> Goal:
Copy out all the data, word for word.

** start **

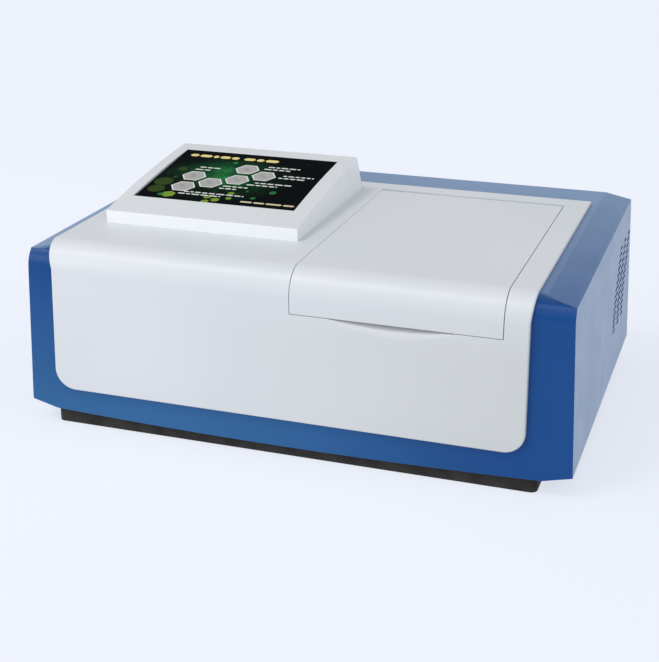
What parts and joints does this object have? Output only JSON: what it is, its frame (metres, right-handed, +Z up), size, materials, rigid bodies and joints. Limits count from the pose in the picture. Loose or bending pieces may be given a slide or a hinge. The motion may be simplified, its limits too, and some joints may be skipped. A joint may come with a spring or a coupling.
{
  "type": "spectrophotometer",
  "caption": "Benchtop ultraviolet-visible spectrophotometer with a bevelled case, wrap-around fascia, tilted touch-screen console and a hinged sample lid over a motor-driven cell changer.",
  "frame": {"origin": "centre of the footprint box, at bench level", "axes": "+X to the right seen from the front, +Y to the rear, +Z up; the operator faces the -Y side"},
  "size_m": [0.508, 0.35, 0.2128],
  "materials": {
    "blue_paint": "satin",
    "white_plastic": "fine satin texture",
    "grey_plastic": "satin",
    "black_plastic": "matte",
    "rubber": "matte",
    "aluminium": "machined",
    "cast_metal": "matte black anodised",
    "steel": "bright",
    "brass": "machined",
    "grey_sheet": "fine texture",
    "clear_glass": "polished",
    "dark_glass": "gloss glass front",
    "mirror": "first surface mirror",
    "circuit_board": "solder resist",
    "foam": "closed-cell foam"
  },
  "bodies": {
    "case": {"base_screws": "steel", "base_tray": "black_plastic", "board_components": "black_plastic", "chamber_tub": "black_plastic", "chamber_windows": "clear_glass", "changer_guide_rods": "steel", "changer_motor": "steel", "changer_rail": "aluminium", "chassis_plate": "aluminium", "concave_mirrors": "mirror", "console_shell": "grey_plastic", "data_ports": "steel", "detector_block": "cast_metal", "deuterium_lamp": "clear_glass", "display_board": "circuit_board", "display_module": "steel", "fan_frame": "black_plastic", "fan_guard": "steel", "fascia": "white_plastic", "filter_motor": "steel", "fold_mirror": "mirror", "grating_motor": "steel", "housing": "blue_paint", "inlet_pins": "brass", "inlet_socket": "black_plastic", "lamp_housing": "aluminium", "lamp_sockets": "grey_plastic", "lid_hinge_brackets": "steel", "lid_sensor": "black_plastic", "main_board": "circuit_board", "mirror_mounts": "cast_metal", "monochromator_box": "cast_metal", "monochromator_cover": "cast_metal", "optics_bench": "aluminium", "photodiode": "dark_glass", "power_supply": "grey_sheet", "preamp_board": "circuit_board", "rear_panel": "grey_sheet", "rear_screws": "steel", "rubber_feet": "rubber", "slit_plates": "cast_metal", "source_mirror_motor": "steel", "switch_frame": "black_plastic", "touch_glass": "dark_glass", "tungsten_lamp": "clear_glass"},
    "lid": {"lid_cover": "white_plastic", "lid_hinge_pin": "steel", "lid_liner": "black_plastic", "lid_seal": "foam", "lid_magnet": "steel"},
    "changer_drive_screw": {"changer_screw": "steel"},
    "changer_slide_rack": {"changer_carriage": "cast_metal", "changer_nut": "brass"},
    "grating_turntable": {"grating_table": "aluminium", "diffraction_grating": "mirror"},
    "filter_disc": {"filter_wheel": "aluminium", "order_filters": "clear_glass"},
    "source_selector": {"source_mirror": "mirror"},
    "fan_wheel": {"fan_rotor": "black_plastic"},
    "power_rocker": {"switch_rocker": "black_plastic"}
  },
  "joints": [
    {"name": "lid_hinge", "type": "hinge", "parent": "case", "child": "lid", "pos_m": [0.099, 0.096, 0.1702], "axis": [-1, 0, 0], "range_deg": [0, 85]},
    {"name": "changer_screw_turn", "type": "hinge", "parent": "case", "child": "changer_drive_screw", "pos_m": [0.099, 0, 0.08], "axis": [0, 1, 0], "range_deg": [0, 3241]},
    {"name": "changer_travel", "type": "slide", "parent": "case", "child": "changer_slide_rack", "axis": [0, 1, 0], "range_m": [0, 0.072]},
    {"name": "grating_turn", "type": "hinge", "parent": "case", "child": "grating_turntable", "pos_m": [-0.1, -0.015, 0.064], "axis": [0, 0, 1], "range_deg": [-25, 35]},
    {"name": "filter_turn", "type": "hinge", "parent": "case", "child": "filter_disc", "pos_m": [-0.138, 0.03, 0.109], "axis": [0, 1, 0], "continuous": true},
    {"name": "source_select", "type": "hinge", "parent": "case", "child": "source_selector", "pos_m": [-0.16, 0.085, 0.084], "axis": [0, 0, 1], "range_deg": [-12, 12]},
    {"name": "fan_spin", "type": "hinge", "parent": "case", "child": "fan_wheel", "pos_m": [-0.1, 0.15, 0.084], "axis": [0, 1, 0], "continuous": true},
    {"name": "power_rock", "type": "hinge", "parent": "case", "child": "power_rocker", "pos_m": [0.16, 0.167, 0.054], "axis": [1, 0, 0], "range_deg": [0, 16]}
  ],
  "couplings": [
    {"joint": "changer_screw_turn", "follows": "changer_travel", "rad_per_m": 785.4}
  ]
}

** end **

> Exercise result:
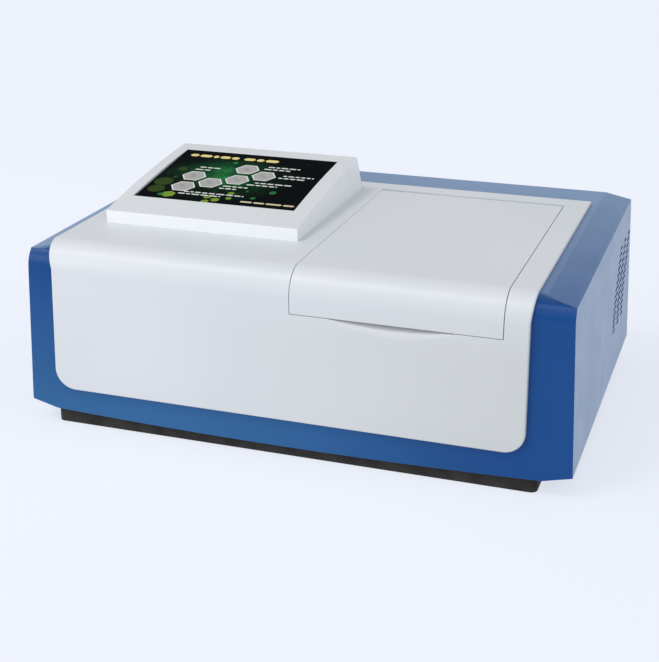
What parts and joints does this object have? Output only JSON: what it is, its frame (metres, right-handed, +Z up), size, materials, rigid bodies and joints. Limits count from the pose in the picture. Loose or bending pieces may be given a slide or a hinge. The motion may be simplified, its limits too, and some joints may be skipped. A joint may come with a spring or a coupling.
{
  "type": "spectrophotometer",
  "caption": "Benchtop ultraviolet-visible spectrophotometer with a bevelled case, wrap-around fascia, tilted touch-screen console and a hinged sample lid over a motor-driven cell changer.",
  "frame": {"origin": "centre of the footprint box, at bench level", "axes": "+X to the right seen from the front, +Y to the rear, +Z up; the operator faces the -Y side"},
  "size_m": [0.508, 0.35, 0.2128],
  "materials": {
    "blue_paint": "satin",
    "white_plastic": "fine satin texture",
    "grey_plastic": "satin",
    "black_plastic": "matte",
    "rubber": "matte",
    "aluminium": "machined",
    "cast_metal": "matte black anodised",
    "steel": "bright",
    "brass": "machined",
    "grey_sheet": "fine texture",
    "clear_glass": "polished",
    "dark_glass": "gloss glass front",
    "mirror": "first surface mirror",
    "circuit_board": "solder resist",
    "foam": "closed-cell foam"
  },
  "bodies": {
    "case": {"base_screws": "steel", "base_tray": "black_plastic", "board_components": "black_plastic", "chamber_tub": "black_plastic", "chamber_windows": "clear_glass", "changer_guide_rods": "steel", "changer_motor": "steel", "changer_rail": "aluminium", "chassis_plate": "aluminium", "concave_mirrors": "mirror", "console_shell": "grey_plastic", "data_ports": "steel", "detector_block": "cast_metal", "deuterium_lamp": "clear_glass", "display_board": "circuit_board", "display_module": "steel", "fan_frame": "black_plastic", "fan_guard": "steel", "fascia": "white_plastic", "filter_motor": "steel", "fold_mirror": "mirror", "grating_motor": "steel", "housing": "blue_paint", "inlet_pins": "brass", "inlet_socket": "black_plastic", "lamp_housing": "aluminium", "lamp_sockets": "grey_plastic", "lid_hinge_brackets": "steel", "lid_sensor": "black_plastic", "main_board": "circuit_board", "mirror_mounts": "cast_metal", "monochromator_box": "cast_metal", "monochromator_cover": "cast_metal", "optics_bench": "aluminium", "photodiode": "dark_glass", "power_supply": "grey_sheet", "preamp_board": "circuit_board", "rear_panel": "grey_sheet", "rear_screws": "steel", "rubber_feet": "rubber", "slit_plates": "cast_metal", "source_mirror_motor": "steel", "switch_frame": "black_plastic", "touch_glass": "dark_glass", "tungsten_lamp": "clear_glass"},
    "lid": {"lid_cover": "white_plastic", "lid_hinge_pin": "steel", "lid_liner": "black_plastic", "lid_seal": "foam", "lid_magnet": "steel"},
    "changer_drive_screw": {"changer_screw": "steel"},
    "changer_slide_rack": {"changer_carriage": "cast_metal", "changer_nut": "brass"},
    "grating_turntable": {"grating_table": "aluminium", "diffraction_grating": "mirror"},
    "filter_disc": {"filter_wheel": "aluminium", "order_filters": "clear_glass"},
    "source_selector": {"source_mirror": "mirror"},
    "fan_wheel": {"fan_rotor": "black_plastic"},
    "power_rocker": {"switch_rocker": "black_plastic"}
  },
  "joints": [
    {"name": "lid_hinge", "type": "hinge", "parent": "case", "child": "lid", "pos_m": [0.099, 0.096, 0.1702], "axis": [-1, 0, 0], "range_deg": [0, 85]},
    {"name": "changer_screw_turn", "type": "hinge", "parent": "case", "child": "changer_drive_screw", "pos_m": [0.099, 0, 0.08], "axis": [0, 1, 0], "range_deg": [0, 3241]},
    {"name": "changer_travel", "type": "slide", "parent": "case", "child": "changer_slide_rack", "axis": [0, 1, 0], "range_m": [0, 0.072]},
    {"name": "grating_turn", "type": "hinge", "parent": "case", "child": "grating_turntable", "pos_m": [-0.1, -0.015, 0.064], "axis": [0, 0, 1], "range_deg": [-25, 35]},
    {"name": "filter_turn", "type": "hinge", "parent": "case", "child": "filter_disc", "pos_m": [-0.138, 0.03, 0.109], "axis": [0, 1, 0], "continuous": true},
    {"name": "source_select", "type": "hinge", "parent": "case", "child": "source_selector", "pos_m": [-0.16, 0.085, 0.084], "axis": [0, 0, 1], "range_deg": [-12, 12]},
    {"name": "fan_spin", "type": "hinge", "parent": "case", "child": "fan_wheel", "pos_m": [-0.1, 0.15, 0.084], "axis": [0, 1, 0], "continuous": true},
    {"name": "power_rock", "type": "hinge", "parent": "case", "child": "power_rocker", "pos_m": [0.16, 0.167, 0.054], "axis": [1, 0, 0], "range_deg": [0, 16]}
  ],
  "couplings": [
    {"joint": "changer_screw_turn", "follows": "changer_travel", "rad_per_m": 785.4}
  ]
}